Saturday, April 23, 2016


For the last month or so, I've been kind of absent from the blog. The explanation - I've spent my time writing a book.

Or, since it's written in Swedish - Jag har skrivit en bok. (More English follows below.)

Boken heter "Att vakna för Gud" och handlar om hur jag upplever mig ha blivit väckt och vaknat till Gud och många "nya" sanningar. Jag har även vaknat till insikt om många falska traditioner och människobud jag tidigare trott var från Gud. Utöver detta har jag även vaknat till en förståelse för hur någonting som varken är helt sant eller helt falskt faktiskt kan vara användbart.

Boken hittar du här. För den som hellre läser boken i pappersformat kommer även den möjligheten att finnas. Den kommer då endast betinga ett självkostnadspris (i dagsläget är det oklart vad detta blir, men den som är intresserad får helt enkelt höra av sig).

Om du finner något i boken användbart och uppbyggande - prisa Gud och dela med dig till någon vän. Om du inte tyckte den var något att ha så tar jag gärna emot din (konstruktiva)

Trevlig läsning!

And now, in English.

I've written a short book about my awakening to some of the lost truths of the restoration and some of the all too cherished untruths and false traditions of the Church. But I've also come to appreciate the importance of the Church, albeit for whole different reasons than before. It's a book about my journey thus far.

There are no plans at this point to have the book translated. So, if you're really interested, I'd point you to Google translate. Please note, though, that some of the nuances might get lost in translation.

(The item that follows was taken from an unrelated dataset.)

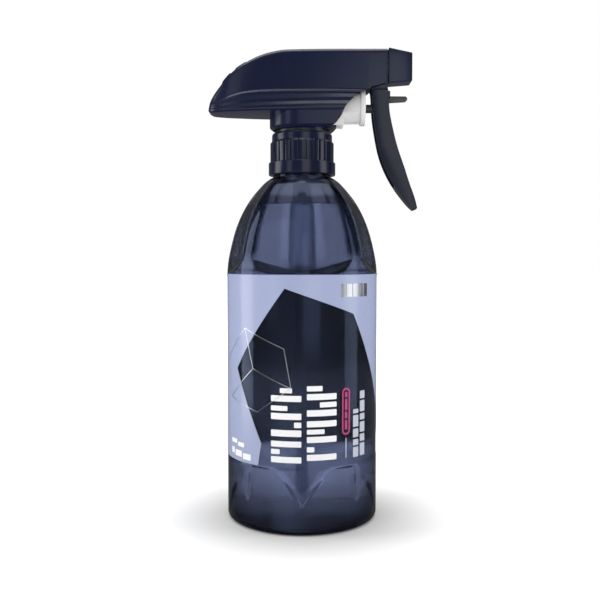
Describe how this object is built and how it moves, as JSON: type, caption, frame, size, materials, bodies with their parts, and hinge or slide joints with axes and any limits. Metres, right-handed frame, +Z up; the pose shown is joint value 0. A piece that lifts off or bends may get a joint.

I had no plans to translate. A friend did a Google translation. You find it here. The Swedish version is found here.

Monday, April 18, 2016


"O that cunning plan of the evil one! O the vainness, and the frailties, and the foolishness of men! When they are learned they think they are wise, and they hearken notunto the counsel of God, for they set it aside, supposing they know of themselves, wherefore, their wisdom is foolishness and it profiteth them not. And they shall perish. But to be learned is good if they hearken unto the counsels of God." (2 Ne. 9:28-29)

This verse took on a slightly different meaning this morning as I saw it in the context given by Denver Snuffer in a blogpost from March of 2010. 

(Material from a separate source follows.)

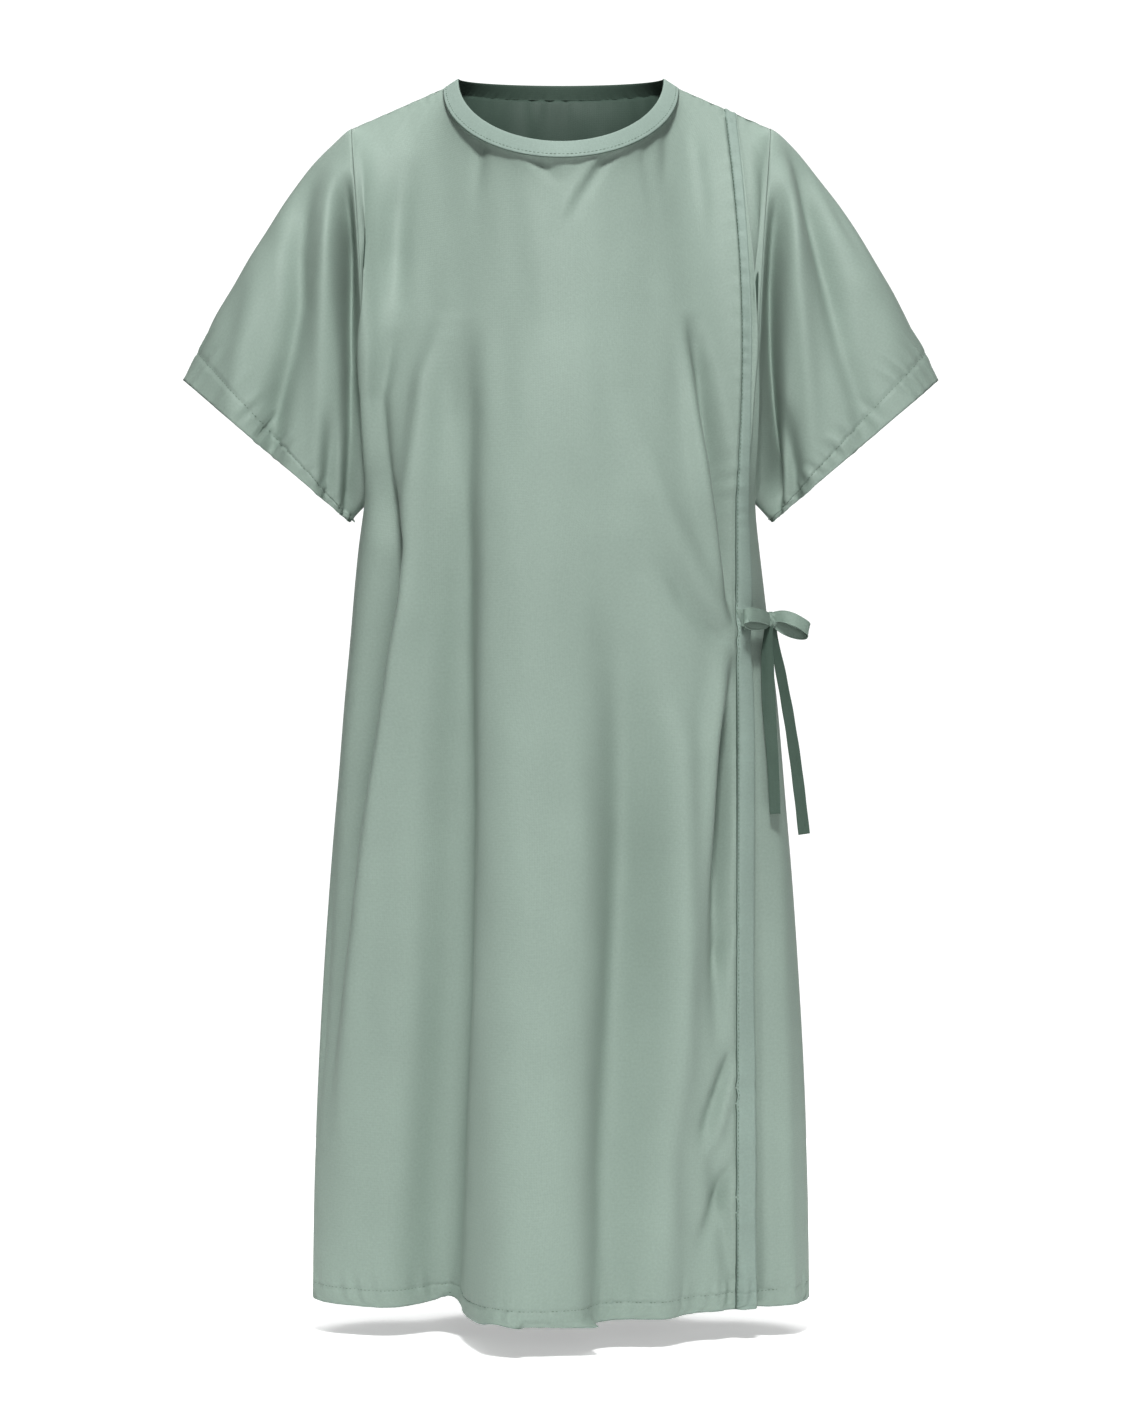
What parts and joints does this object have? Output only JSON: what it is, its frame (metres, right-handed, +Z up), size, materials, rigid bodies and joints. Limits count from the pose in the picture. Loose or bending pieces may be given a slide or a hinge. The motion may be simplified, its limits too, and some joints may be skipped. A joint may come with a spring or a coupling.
{
  "type": "patient gown",
  "caption": "Knee-length short-sleeved wrap gown with a round bound neck, a side-wrapping front with a stitched edge band and a self-fabric tie bow at the left waist.",
  "frame": {"origin": "midway between the two shoulder high points beside the neck, where the gown rests on the wearer", "axes": "+Z up along the wearer's body, the front of the gown faces -Y, +X to the wearer's left"},
  "size_m": [0.6808, 0.2506, 1.1042],
  "materials": {
    "gown_cloth": "plain-woven sage green polyester cotton, soft low sheen",
    "edge_cloth": "the same cloth, turned and stitched, slightly puckered",
    "tie_cloth": "the same cloth, folded and stitched into a flat tape"
  },
  "bodies": {
    "gown_body": {"front_panel": "gown_cloth", "underlap_panel": "gown_cloth", "back_panel": "gown_cloth", "front_hem": "edge_cloth", "underlap_hem": "edge_cloth", "back_hem": "edge_cloth", "front_edge_band_upper": "edge_cloth", "underlap_edge_band": "edge_cloth", "neck_binding": "edge_cloth", "right_side_seam": "gown_cloth", "left_side_seam": "gown_cloth", "right_shoulder_seam": "gown_cloth", "left_shoulder_seam": "gown_cloth", "tie_tack": "tie_cloth", "tie_knot": "tie_cloth", "band_tie_stub": "tie_cloth", "side_tie_stub": "tie_cloth", "near_loop": "tie_cloth", "far_loop": "tie_cloth"},
    "right_sleeve_body": {"right_sleeve": "gown_cloth", "right_sleeve_hem": "edge_cloth"},
    "left_sleeve_body": {"left_sleeve": "gown_cloth", "left_sleeve_hem": "edge_cloth"},
    "front_flap_body": {"front_flap": "gown_cloth", "front_flap_hem": "edge_cloth", "front_edge_band_lower": "edge_cloth"},
    "near_tail_body": {"near_tail": "tie_cloth"},
    "far_tail_body": {"far_tail": "tie_cloth"}
  },
  "joints": [
    {"name": "right_sleeve_raise", "type": "hinge", "parent": "gown_body", "child": "right_sleeve_body", "pos_m": [-0.188, 0, -0.045], "axis": [0, 1, 0], "range_deg": [0, 20]},
    {"name": "left_sleeve_raise", "type": "hinge", "parent": "gown_body", "child": "left_sleeve_body", "pos_m": [0.188, 0, -0.045], "axis": [0, -1, 0], "range_deg": [0, 20]},
    {"name": "front_flap_open", "type": "hinge", "parent": "gown_body", "child": "front_flap_body", "pos_m": [0.168, -0.084, -0.5], "axis": [-0.2965, -0.1278, -0.9464], "range_deg": [0, 60]},
    {"name": "near_tail_swing", "type": "hinge", "parent": "gown_body", "child": "near_tail_body", "pos_m": [0.1843, -0.051, -0.4937], "axis": [0, -1, 0], "range_deg": [0, 20]},
    {"name": "far_tail_swing", "type": "hinge", "parent": "gown_body", "child": "far_tail_body", "pos_m": [0.1873, -0.0462, -0.493], "axis": [0, -1, 0], "range_deg": [0, 35]}
  ]
}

"We have a whole different mindset than did the ancients.  We view things through the prism of Aristotle. We think that “reality” is what we can observe and touch and measure. However, there was once a mindset where what is “reality” was what God said.  The Word of God alone was enough to make the reality."

Jacob wasn't talking about solely the dangers of scholarly learning, but also that of cultural conditioning and the mindset given us from the modernistic society we live in. It's so easy for us to discard of ideas and concepts in the restored gospel of Jesus Christ because they don't fit the modern frame of mind and learning. 

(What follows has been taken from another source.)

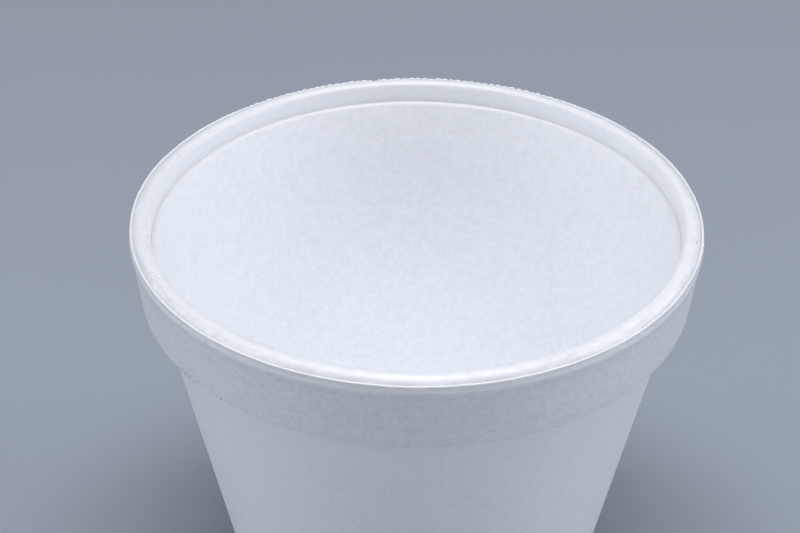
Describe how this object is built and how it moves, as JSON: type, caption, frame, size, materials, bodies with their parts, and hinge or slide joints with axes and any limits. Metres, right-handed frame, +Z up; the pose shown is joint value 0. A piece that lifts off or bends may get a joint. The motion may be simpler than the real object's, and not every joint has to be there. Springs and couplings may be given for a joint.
{
  "type": "foam cup",
  "caption": "Squat white bead-foam cup with a thick collar under its domed lip and a ledge inside, for a hot or cold drink or food.",
  "frame": {"origin": "middle of the foot, on the surface that the cup stands on", "axes": "+Z up along the cup's axis of turning, towards its open mouth; -Y towards the side that the picture shows"},
  "size_m": [0.0922, 0.0922, 0.075],
  "materials": {
    "bead_foam": "white moulded bead foam, satin, with the outlines of the beads showing"
  },
  "bodies": {
    "root": {"foam_cup": "bead_foam"}
  },
  "joints": []
}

Since some of these concepts hasn't been taught in the Church, we oftentimes find us unequipped to handle them constructively and put them in the larger context as a preparation for more understanding down the line. Instead, we toss them out as preposterous and not coming from God. This we do, despite the fact that his ways are said to be so much higher than ours. But this may be one of those ideas that we, as enlightened and modern human beings, reject because it challenges our assertions of our own understanding and power to grasp the will and ways of God.

We should judge righteous judgments. This is true of people, behaviors as well as ideas and concepts.